Golden Retriever sitting majestically in profile with tongue outSo many times when we lose a friend of any kind, we become terrified that we will lose any connection to them at all. While, of course, in the wake of a recent loss it is totally normal and understandable to feel this way; it doesn’t have to be the case in the long run.

One of the most amazing things about our animals is that they teach us to be present. To literally live in one, encapsulated moment in time. They show up, for a short time, and they show us what life is really all about. When they are young or give the falsely youthful promise of living forever — we may forget to notice these remarkable teachings and gifts, but if we really hone in on our time with them, the lessons and gifts will most likely be too many to list in one sitting. That is okay. Try anyway.

Take out a piece of paper. Now take out an actual pen or pencil (you know, the old fashioned kind).

Now, without pausing; start writing a list. Start with “1” and see how many you find. List every amazing quality your pet had. List every amazing lesson you learned about how to grow as a person and how to evolve in every way from your relationship with this one, amazing friend. List everything you learned about life from this animal. Now list their best, most unique and most challenging qualities, and then keep adding to the list. Add to it about the things you miss most. The things you hope to hold on to. And keep going as long as you need. Cry a lot. Smile too. Lean into the pain inside of your heart and chest and talk to your furry friend. Maybe they can still hear you. Either way, they are definitely within you in ways that will always carry you forward.

Next. Every single time you think of something new, add it to the list. Keep it. Put it in a place that matters. When you get afraid, or you feel scared that you might not feel that connection or that you might forget the things that matter most about your unique relationship with this unique pet — refer to the list. Read it again.

You can add to it, read it, or do anything you want with it over time. It is your pet, your relationship, and your list.

2. Share Your Grief with Those Who Also Loved Your Pet(s)

Pets are communal aren’t they? Even if we live alone and don’t see other people a lot, I bet you can think of at least one person on this planet that knew, cared for and absolutely thought your pet was pretty cool. Maybe, in some cases, lots of people loved your pet(s). Maybe he/she was the literal talk of the town! Either way, let people know. Let them in. Share stories, Let them love you and let them show you that your animal’s life had a purpose beyond just the scope of your awareness or connection to them. That their life had a purpose with others too.

Ask the other people who knew or cared about your pet (or even the people who love you and didn’t meet your pet, but grew to love them through hearing about them from you) how they felt about him/her. What did they enjoy about him/her? Learn things and perspectives you might not have known before. Let other people feel things too. Even the people who care about you and don’t know how to always show it, they want to know and try to help too. Maybe they can’t do it perfectly, but give them a try. Let them in.
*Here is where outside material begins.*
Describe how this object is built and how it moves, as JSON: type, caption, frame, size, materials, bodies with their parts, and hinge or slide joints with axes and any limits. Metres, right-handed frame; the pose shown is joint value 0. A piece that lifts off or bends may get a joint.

Let’s face it, in most cases, your pet might have been pretty open to trying new things. So can you.

3. Take Some Time (And Make Another List)

And, by take some time, I literally mean take some time. Sit for an hour. Light a candle. Do a ritual. Play a song. Sit at the dog park and cry. Wear his/her blanket around the room. Be pissed about it. Be hurt if their life ended too soon. Think about the things you are holding onto that you are blaming yourself for. Are you questioning if you ended their life too soon? Are you questioning if you hadn’t taken that trip, might they have lived another day? Are you questioning — if it was an accident and your animal died suddenly and without the chance to say goodbye — if it was your fault? Then, ask yourself this: what do I have to learn from my beloved friend about how to accept life as it is? About how things are always changing. About how life is moment-moment?

Ground yourself. Then take out another piece of paper.

Make another list. Make a list of everything you did right by your pet. Make a list of all the things you tried really hard to do to make them happy. All the extra treats you bought or the extra time you gave. Think about the love you felt and tried to impart — to the best of your human ability — to your pet. Think about the good things you did. Add to the list. Keep it going. Any time you start to question yourself again — read it. Add some more.

Forgive yourself. Your pet already has.